Magão lembra das dificuldades do começo da carreira, quando ainda eram assombrados pelo "fantasma da ditadura", dizendo que as coisas eram mais difíceis de fazer e de impor suas ideias. 

"Era recente que tinha acabado de sair daquele período [ditadura] e - principalmente Campo Grande (MS), Estado pecuarista - tem todo o lance do coronelismo que imperava na época", explica. 

Em cima disso, exalta a sapiência do Falange da Rima de, segundo o grupo, sempre falar nas entrelinhas. "Tinha uns: 'cês tem que ver o que estão falando. Não mexe com tal fulano'. Tinha sim uns recados desses na época", comenta sobre as ameaças que enfrentavam pelo trabalho. 

Nas palavras de Mano Cley "o pessoal não entendia o que era o movimento", que, pelo pioneirismo, eram enxergados como marginais e malandros. 

"A gente raspou a cabeça em 92 chamaram a gente de louco, que era só presidiário e pessoas que estavam no manicômio que raspavam, para você ver como era Campo Grande que nem essa cultura de raspar cabeça tinha por causo do 'Public Enemy', dos Racionais MCs", diz. 

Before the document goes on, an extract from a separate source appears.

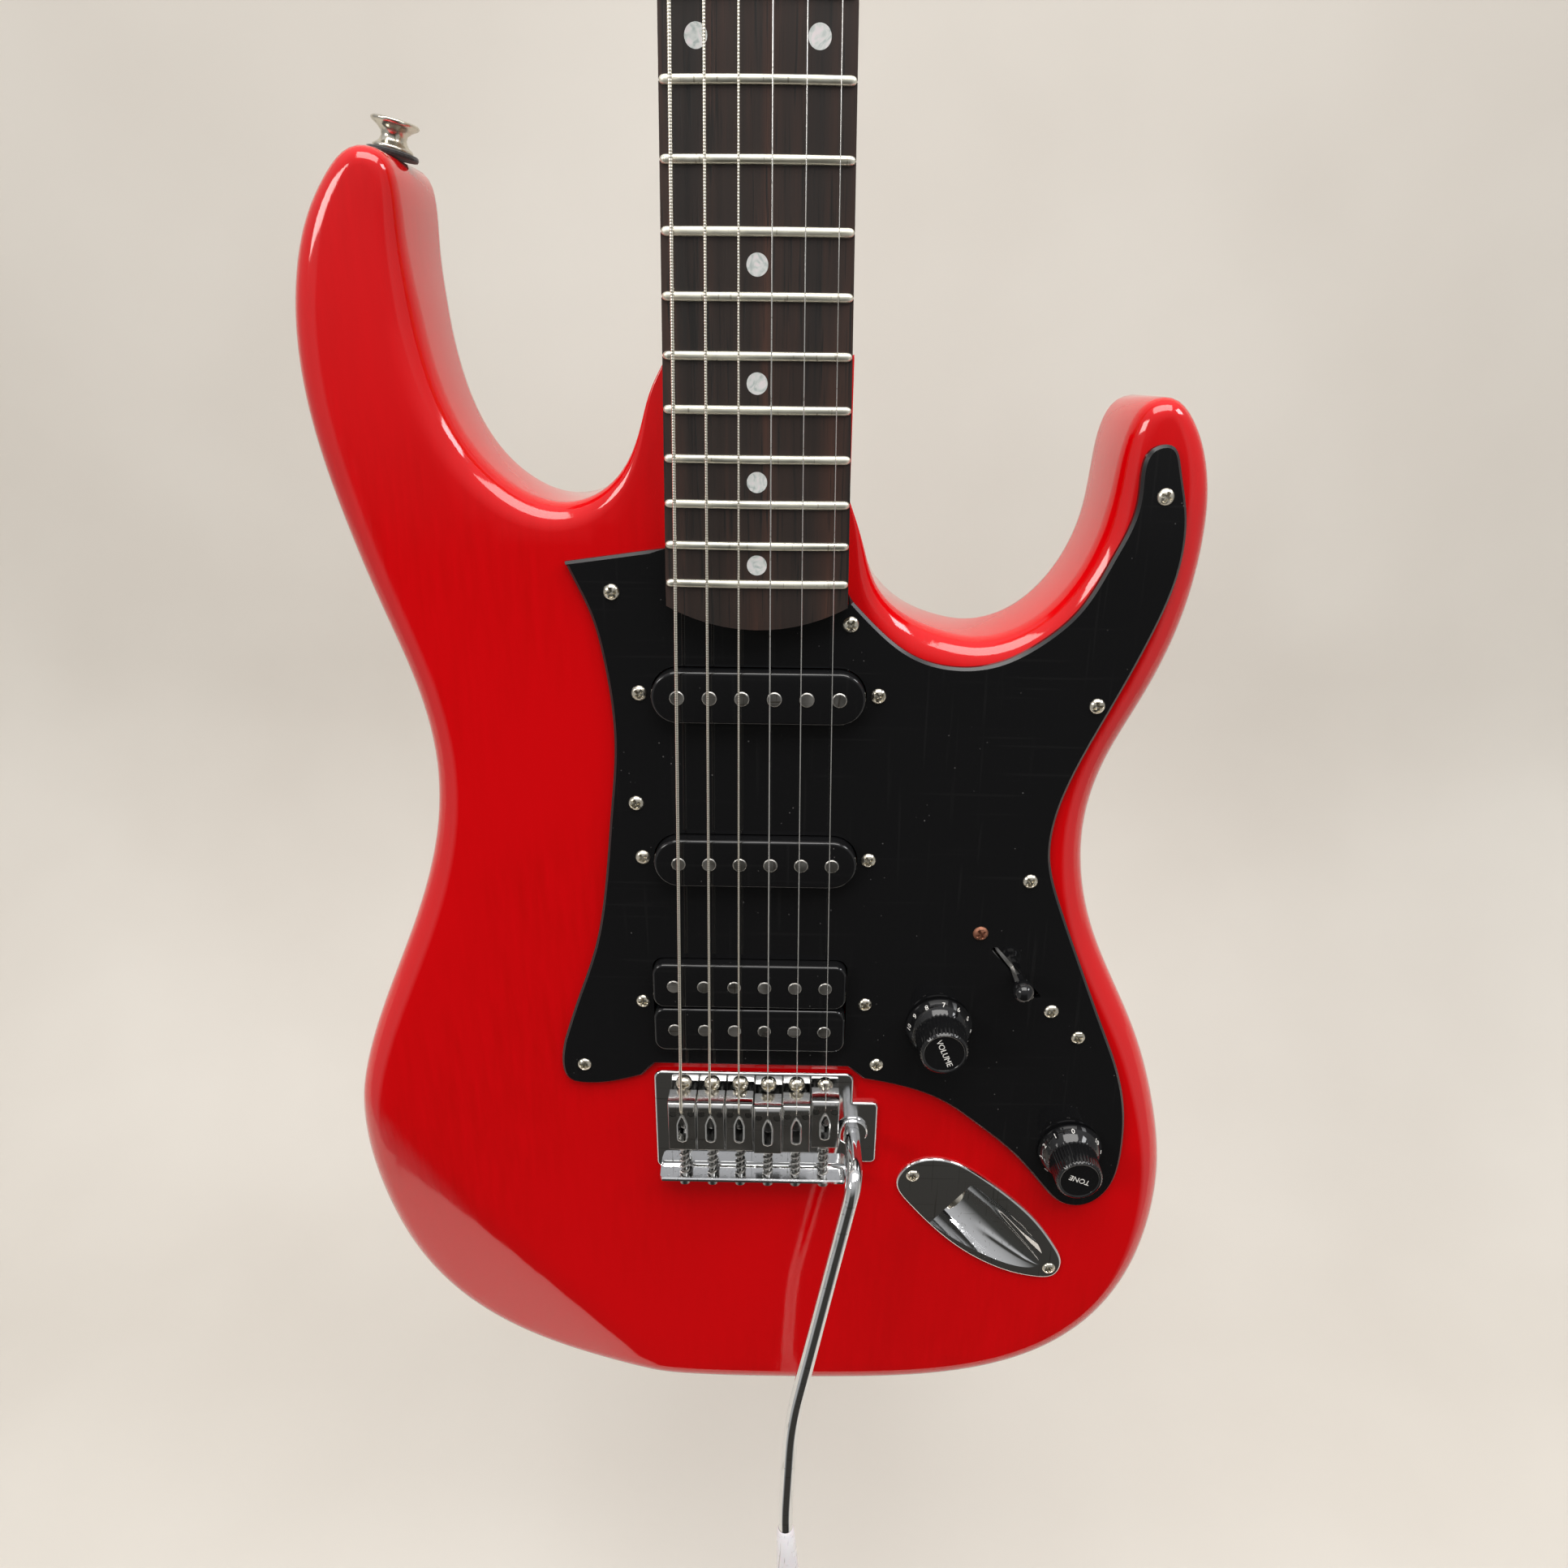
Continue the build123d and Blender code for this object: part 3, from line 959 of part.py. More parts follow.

Vale ressaltar que, nesses mais de 20 anos no corre, o grupo participou do Festival América do Sul em Corumbá, Festival Amostra Grátis em Cuiabá, São Paulo, Brasília, também já dividiu o palco com grandes artistas, tais como; Racionais Mcs, Thayde e DJ Hum, MV Bill, Facção Central, Realidade Cruel, SNJ, Projota, Emicida, Marcelo D2, entre outros. 

Finalizando, ele aponta que foi o Hip-hop que, além de mudar seu caminho, salvou sua vida. 

"Se eu tivesse continuado nesse lado de andar e mexer com gangue, querer brigar na porrada contra os bairros, numa hora dessas o meu destino seria igual de todos que continuaram: ou morto ou ficaria preso, graças a Deus me livrei desse caminho por causa do movimento Hip Hop".